Every inference from the testimony is that all parties and witnesses were speaking of the identical property, and all were familiar with 15 Wilcraft Road, but we think the quoted testimony by William J. Rodgers could leave some doubt as to whether both descriptions referred to the same property. Therefore, we are remanding the cause with directions to the trial court to add to the description in the decree the following:

"and known as 15 Wilcraft Road in Prichard, Mobile County, Alabama."

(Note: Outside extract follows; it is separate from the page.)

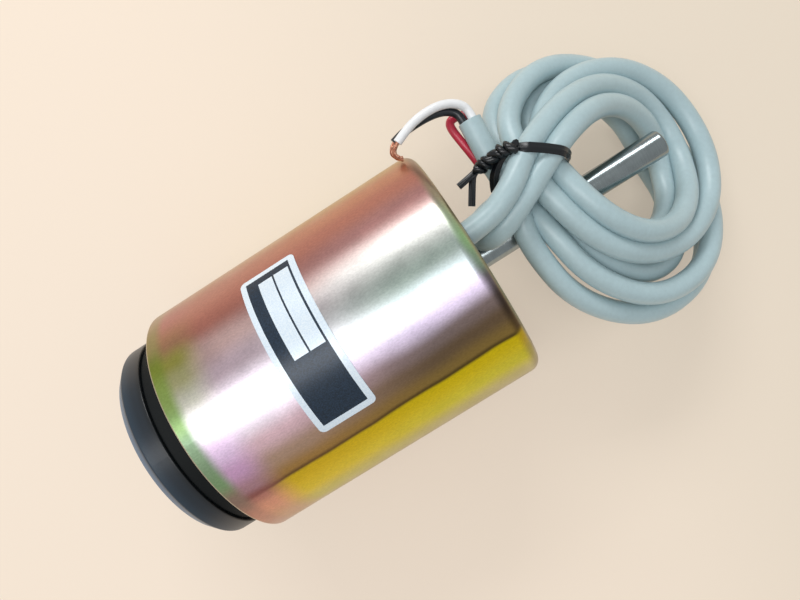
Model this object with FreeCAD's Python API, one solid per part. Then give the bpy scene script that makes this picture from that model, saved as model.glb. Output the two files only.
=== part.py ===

The description will then be in accord with the description in the bill of complaint and with the evidence adduced at the trial. If perchance the two descriptions do not refer to the same property, then action to delete the Lot and Block part of the description in the decree could be taken by the parties as they deem appropriate. We prefer to have the correction made in the circuit court rather than make it here as was done in Salter v. Goldberg, 150 Ala. 511, 43 So. 571, a mechanic's lien case where the description in the judgment was incomplete. *234

As already indicated, the decision in these causes turns on questions of fact. Many of the issues presented on appeal are variations of the question of whether the decree of the lower court is properly supported by the evidence.

We have not referred to all the assignments of error by number, but they have been considered, and the 571 page record has been read and studied. We conclude that there is sufficient evidence to support the findings of fact made by the court below and we cannot say that those findings are plainly erroneous or manifestly wrong. Elder v. Stewart, 269 Ala. 482,114 So.2d 263; Whiteside v. Brown, 266 Ala. 27, 93 So.2d 747.

The decree of the lower court is affirmed, but the cause is remanded for an addition to the description of the property in the decree in conformity with this opinion. Kirkman v. Pittman,269 Ala. 159, 111 So.2d 583.

Affirmed and Remanded for Correction of the Decree.

LIVINGSTON, C. J., and LAWSON and STAKELY, JJ., concur.